Big thanks to Michael Quinlan, Mrinal Kalakris and Ryan Julian for reading drafts of this, showing me new ways of looking at things and introducing me to the Bitter Lesson.
And, no, I can’t comment on any of the news articles about Everyday Robots (at least until my severance check clears.)
Remember the first rule of robotics: as soon as it works, get a video.
Ha ha. lol, no.
To sound more impressive to your roboticist friends, you can say, “doesn’t have kinematics for a top grasp”. And then you can wander off muttering about “the damn morphology having bad manipulability in that kinematic regime” and people will assume you’re super smart. That's a pro tip.
For robots it’s really an open question how many “80%”s there are. At least 5.
Though not perfectly, yet. This is the first response Stable Diffusion gave me for “a man wearing a fox for a hat”

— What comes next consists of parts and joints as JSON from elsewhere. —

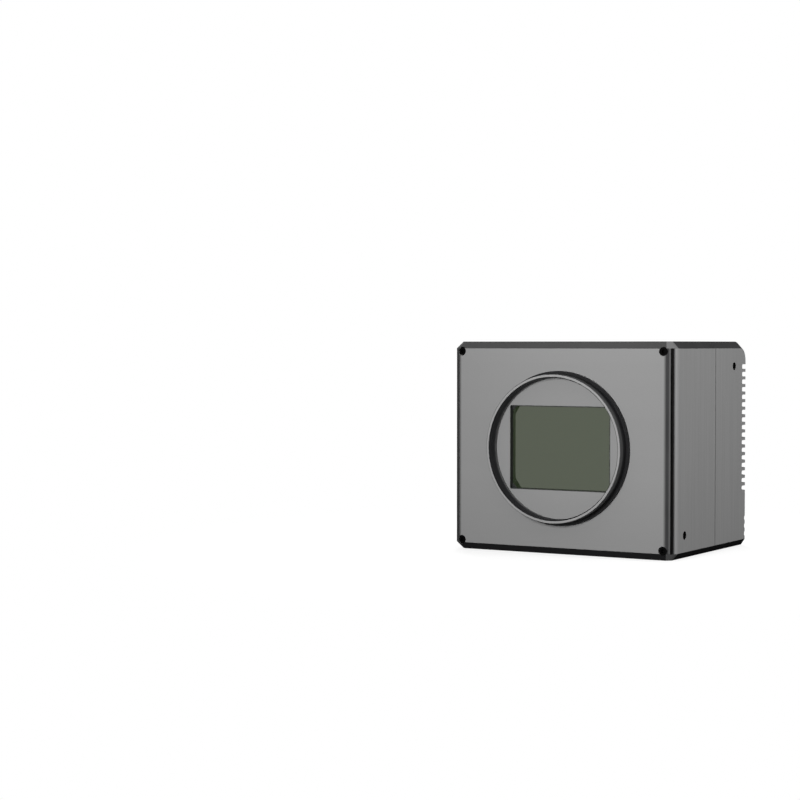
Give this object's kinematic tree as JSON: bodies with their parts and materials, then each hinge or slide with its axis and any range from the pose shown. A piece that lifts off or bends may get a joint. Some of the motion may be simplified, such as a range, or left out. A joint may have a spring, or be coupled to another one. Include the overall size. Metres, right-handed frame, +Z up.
{
  "type": "machine vision camera",
  "caption": "Large-sensor machine vision camera: grey finned aluminium housing, threaded lens-mount ring over a rectangular sensor window, side mounting holes, rear connectors.",
  "frame": {"origin": "middle of the underside of the housing", "axes": "+Z up, -Y out of the lens mount, +X to the right seen from the front"},
  "size_m": [0.124, 0.1123, 0.107],
  "materials": {
    "grey_anodised": "bead-blasted grey anodising",
    "black_anodised": "satin black anodising",
    "black_screws": "black oxide",
    "zinc_screws": "zinc plated",
    "window_glass": "grey-green filter glass",
    "clear_glass": "clear",
    "black_rubber": "matt",
    "spring_steel": "blackened sheet",
    "ceramic": "fired ceramic",
    "silicon": "polished silicon",
    "circuit_board": "green solder mask",
    "chip_black": "moulded",
    "thermal_pad": "soft silicone",
    "bare_aluminium": "milled",
    "socket_plastic": "moulded",
    "flex_film": "amber film",
    "inductor_grey": "pressed ferrite",
    "nickel": "nickel plate",
    "white_insulator": "fluoropolymer",
    "black_insulator": "moulded",
    "gold_contacts": "gold plate",
    "lamp_chip": "moulded"
  },
  "bodies": {
    "root": {"front_housing": "grey_anodised", "rear_housing": "grey_anodised", "lens_mount_ring": "black_anodised", "light_baffle": "black_anodised", "connector_panel": "black_anodised", "corner_tie_screws": "black_screws", "panel_screws": "black_screws", "ring_screws": "zinc_screws", "retainer_screws": "zinc_screws", "sensor_board_screws": "zinc_screws", "cold_plate_screws": "zinc_screws", "processor_board_screws": "zinc_screws", "interface_board_screws": "zinc_screws", "filter_glass": "window_glass", "sensor_cover_glass": "clear_glass", "status_light_pipe": "clear_glass", "housing_gasket": "black_rubber", "filter_gasket": "black_rubber", "panel_gasket": "black_rubber", "filter_retainer": "spring_steel", "sensor_package": "ceramic", "sensor_die": "silicon", "sensor_board": "circuit_board", "processor_board": "circuit_board", "interface_board": "circuit_board", "processor_chip": "chip_black", "memory_chips": "chip_black", "sensor_thermal_pad": "thermal_pad", "processor_thermal_pad": "thermal_pad", "cold_plate": "bare_aluminium", "sensor_board_socket": "socket_plastic", "processor_upper_socket": "socket_plastic", "processor_lower_socket": "socket_plastic", "interface_socket": "socket_plastic", "sensor_flex": "flex_film", "interface_flex": "flex_film", "power_inductors": "inductor_grey", "coax_jack_1": "nickel", "coax_jack_2": "nickel", "coax_jack_3": "nickel", "coax_jack_4": "nickel", "coax_nuts": "nickel", "power_socket_shell": "nickel", "power_socket_nut": "nickel", "coax_insulator_1": "white_insulator", "coax_insulator_2": "white_insulator", "coax_insulator_3": "white_insulator", "coax_insulator_4": "white_insulator", "power_socket_insert": "black_insulator", "coax_contact_1": "gold_contacts", "coax_contact_2": "gold_contacts", "coax_contact_3": "gold_contacts", "coax_contact_4": "gold_contacts", "power_socket_pins": "gold_contacts", "status_led": "lamp_chip"}
  },
  "joints": []
}
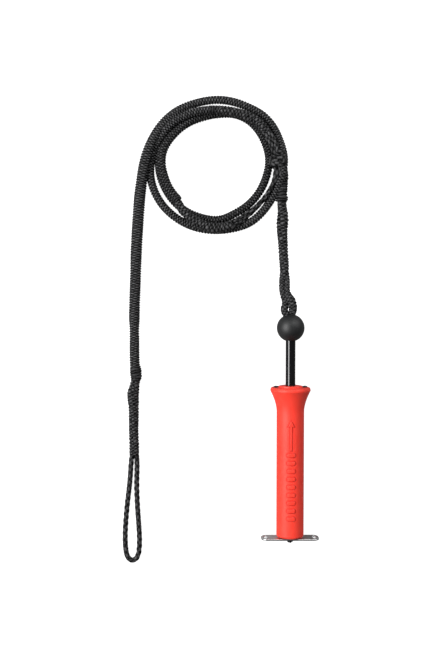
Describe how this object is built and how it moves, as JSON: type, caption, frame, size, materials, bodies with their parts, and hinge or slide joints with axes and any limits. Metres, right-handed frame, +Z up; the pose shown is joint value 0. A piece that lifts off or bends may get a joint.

Example universal inputs: camera images and robot gripper positions. Example Universal outputs (or "action spaces" if you want to sound like you have a PhD): small displacements for the tool or base. The tricky thing is how you handle force feedback on your actions (do you put stiffness or force saturation or stop-on-contact etc). Of course the most universal outputs would be motor torque, which is why folks often call this kind of universal ML "pixels to torque" but torque is a hard thing to learn. So while there are examples, it's not commonly done.
see what I did there?
For reals, though, you can’t tell if you are almost there, which is more dangerous. It always seems like if you had just a little more data/training/model refinement it would all fall into place.
Example: Instead of learning a whole grasp trajectory (6 joint positions x 25 time steps= 150) You could just learn a top-grasp point (x, y, rotation = 3) if you know that a top grasp will likely be good enough for your task.